## start Items

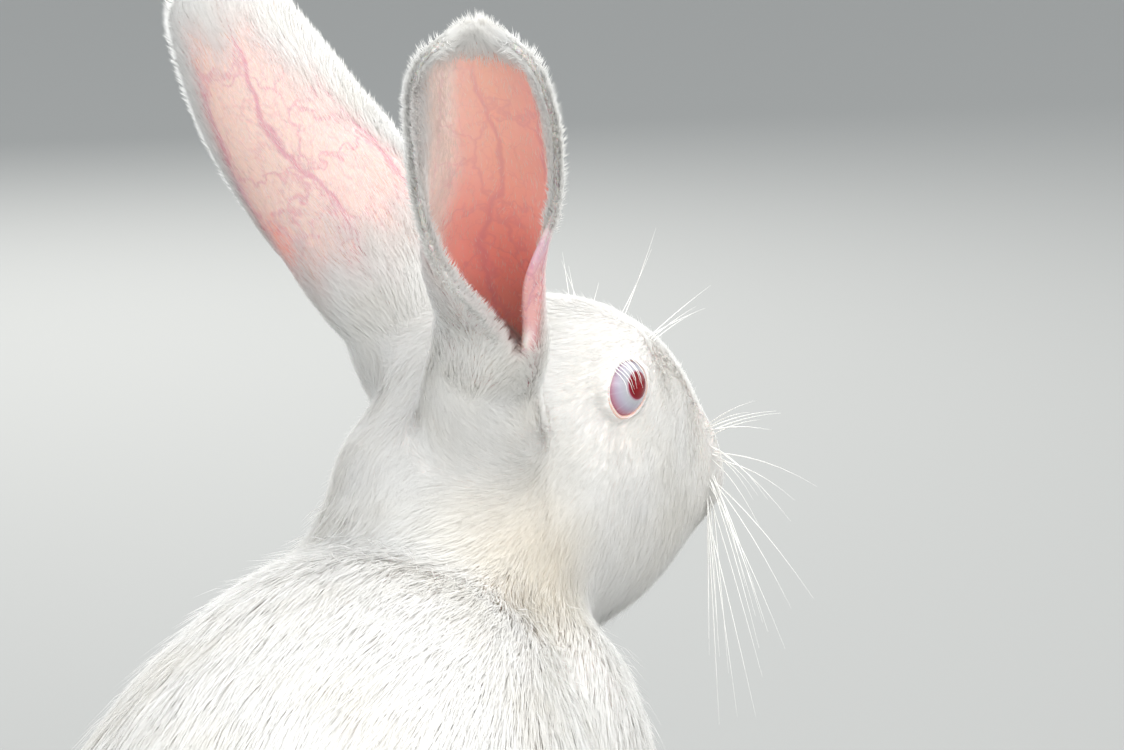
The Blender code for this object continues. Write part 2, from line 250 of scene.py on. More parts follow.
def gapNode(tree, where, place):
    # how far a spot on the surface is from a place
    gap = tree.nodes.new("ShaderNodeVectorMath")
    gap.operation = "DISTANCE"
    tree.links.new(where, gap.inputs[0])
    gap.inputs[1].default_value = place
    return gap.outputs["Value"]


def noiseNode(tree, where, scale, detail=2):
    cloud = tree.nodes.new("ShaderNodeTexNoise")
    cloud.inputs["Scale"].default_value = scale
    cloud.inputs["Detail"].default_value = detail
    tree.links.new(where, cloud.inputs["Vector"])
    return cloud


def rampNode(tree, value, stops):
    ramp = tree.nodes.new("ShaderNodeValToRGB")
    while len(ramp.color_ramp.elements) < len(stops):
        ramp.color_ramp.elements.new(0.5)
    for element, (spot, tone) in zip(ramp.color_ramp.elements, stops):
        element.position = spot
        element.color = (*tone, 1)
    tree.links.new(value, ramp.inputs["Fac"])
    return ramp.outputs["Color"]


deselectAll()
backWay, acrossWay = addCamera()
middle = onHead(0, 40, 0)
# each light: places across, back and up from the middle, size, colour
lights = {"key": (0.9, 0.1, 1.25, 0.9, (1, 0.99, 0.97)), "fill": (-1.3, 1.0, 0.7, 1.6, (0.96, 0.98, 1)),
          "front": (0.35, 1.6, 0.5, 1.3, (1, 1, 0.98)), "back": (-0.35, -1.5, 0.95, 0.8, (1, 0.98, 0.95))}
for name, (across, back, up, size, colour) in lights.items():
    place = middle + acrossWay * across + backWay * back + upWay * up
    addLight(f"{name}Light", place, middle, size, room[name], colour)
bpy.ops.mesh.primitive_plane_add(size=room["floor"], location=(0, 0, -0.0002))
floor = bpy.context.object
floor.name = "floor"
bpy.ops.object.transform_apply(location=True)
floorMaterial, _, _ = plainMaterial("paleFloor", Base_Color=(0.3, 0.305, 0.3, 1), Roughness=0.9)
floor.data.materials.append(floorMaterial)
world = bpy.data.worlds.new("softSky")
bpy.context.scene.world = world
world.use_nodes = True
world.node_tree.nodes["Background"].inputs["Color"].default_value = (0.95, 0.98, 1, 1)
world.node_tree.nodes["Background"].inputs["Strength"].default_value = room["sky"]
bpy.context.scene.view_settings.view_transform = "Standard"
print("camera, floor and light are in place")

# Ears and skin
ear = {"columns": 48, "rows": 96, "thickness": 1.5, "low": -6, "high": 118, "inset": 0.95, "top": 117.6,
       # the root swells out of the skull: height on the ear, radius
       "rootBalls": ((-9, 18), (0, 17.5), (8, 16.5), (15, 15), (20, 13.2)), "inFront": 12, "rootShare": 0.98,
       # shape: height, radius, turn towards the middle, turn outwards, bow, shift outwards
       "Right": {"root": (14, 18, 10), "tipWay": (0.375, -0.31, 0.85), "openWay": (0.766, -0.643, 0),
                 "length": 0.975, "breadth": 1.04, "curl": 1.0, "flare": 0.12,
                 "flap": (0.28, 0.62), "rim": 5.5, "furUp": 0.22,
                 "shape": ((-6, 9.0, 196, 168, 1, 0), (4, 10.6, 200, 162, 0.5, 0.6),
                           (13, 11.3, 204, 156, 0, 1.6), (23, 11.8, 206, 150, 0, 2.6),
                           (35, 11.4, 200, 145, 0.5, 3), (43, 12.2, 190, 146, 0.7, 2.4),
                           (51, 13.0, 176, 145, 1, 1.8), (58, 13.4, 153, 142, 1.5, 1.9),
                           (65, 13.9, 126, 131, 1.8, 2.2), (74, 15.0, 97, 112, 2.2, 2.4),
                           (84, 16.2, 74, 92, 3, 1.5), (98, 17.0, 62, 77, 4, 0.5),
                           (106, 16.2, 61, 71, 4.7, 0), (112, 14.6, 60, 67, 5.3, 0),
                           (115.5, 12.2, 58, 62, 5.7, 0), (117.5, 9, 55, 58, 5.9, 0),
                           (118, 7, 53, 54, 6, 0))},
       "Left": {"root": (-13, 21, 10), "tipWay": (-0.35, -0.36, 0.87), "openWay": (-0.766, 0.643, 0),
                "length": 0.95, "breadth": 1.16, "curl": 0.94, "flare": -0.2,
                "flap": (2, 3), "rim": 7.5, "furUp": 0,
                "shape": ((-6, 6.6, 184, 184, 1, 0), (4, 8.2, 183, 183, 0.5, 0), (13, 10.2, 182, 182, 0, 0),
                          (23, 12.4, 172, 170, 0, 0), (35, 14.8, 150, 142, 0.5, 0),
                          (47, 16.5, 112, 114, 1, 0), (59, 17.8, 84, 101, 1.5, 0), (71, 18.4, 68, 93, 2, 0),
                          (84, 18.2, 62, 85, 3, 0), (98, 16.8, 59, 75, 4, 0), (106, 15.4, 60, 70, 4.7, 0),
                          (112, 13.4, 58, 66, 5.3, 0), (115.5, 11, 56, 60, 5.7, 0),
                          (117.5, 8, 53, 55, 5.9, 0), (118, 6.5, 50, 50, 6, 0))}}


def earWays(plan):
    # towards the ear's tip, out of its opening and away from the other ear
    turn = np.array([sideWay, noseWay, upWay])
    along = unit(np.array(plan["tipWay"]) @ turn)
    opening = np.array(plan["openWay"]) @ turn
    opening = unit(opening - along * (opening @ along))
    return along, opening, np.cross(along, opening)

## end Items
## start Items

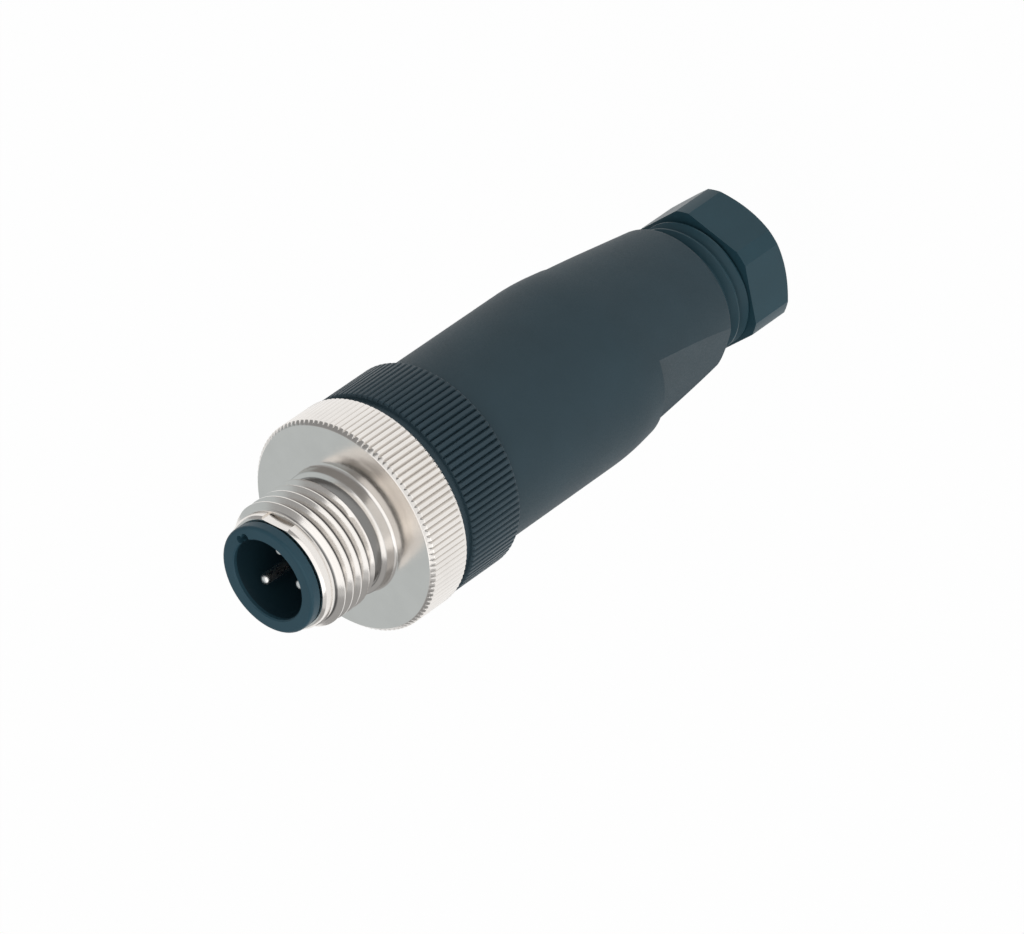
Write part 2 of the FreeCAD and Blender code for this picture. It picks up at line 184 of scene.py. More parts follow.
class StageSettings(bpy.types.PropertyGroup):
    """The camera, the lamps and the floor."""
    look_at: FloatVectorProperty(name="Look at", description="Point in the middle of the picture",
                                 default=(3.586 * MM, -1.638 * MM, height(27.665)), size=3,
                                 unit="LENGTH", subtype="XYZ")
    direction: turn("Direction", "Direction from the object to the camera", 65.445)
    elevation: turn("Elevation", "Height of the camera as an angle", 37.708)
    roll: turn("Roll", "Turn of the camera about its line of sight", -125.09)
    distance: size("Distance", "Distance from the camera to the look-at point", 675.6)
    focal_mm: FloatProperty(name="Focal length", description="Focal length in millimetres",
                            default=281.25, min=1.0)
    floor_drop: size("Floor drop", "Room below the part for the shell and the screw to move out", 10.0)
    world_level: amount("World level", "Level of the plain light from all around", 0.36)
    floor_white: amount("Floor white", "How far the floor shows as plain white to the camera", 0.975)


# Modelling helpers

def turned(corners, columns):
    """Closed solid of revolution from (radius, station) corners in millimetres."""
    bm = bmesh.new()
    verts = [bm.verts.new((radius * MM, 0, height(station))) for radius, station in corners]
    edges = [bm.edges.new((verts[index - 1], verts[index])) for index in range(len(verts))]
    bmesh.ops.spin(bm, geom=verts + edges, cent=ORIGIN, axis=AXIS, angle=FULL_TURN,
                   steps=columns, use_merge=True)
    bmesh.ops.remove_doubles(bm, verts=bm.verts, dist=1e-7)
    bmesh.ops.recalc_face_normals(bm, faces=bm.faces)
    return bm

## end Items

Report each line in the data that holds the word "scene".

The Blender code for this object continues. Write part 2, from line 250 of scene.py on. More parts follow.
bpy.context.scene.world = world
bpy.context.scene.view_settings.view_transform = "Standard"
Write part 2 of the FreeCAD and Blender code for this picture. It picks up at line 184 of scene.py. More parts follow.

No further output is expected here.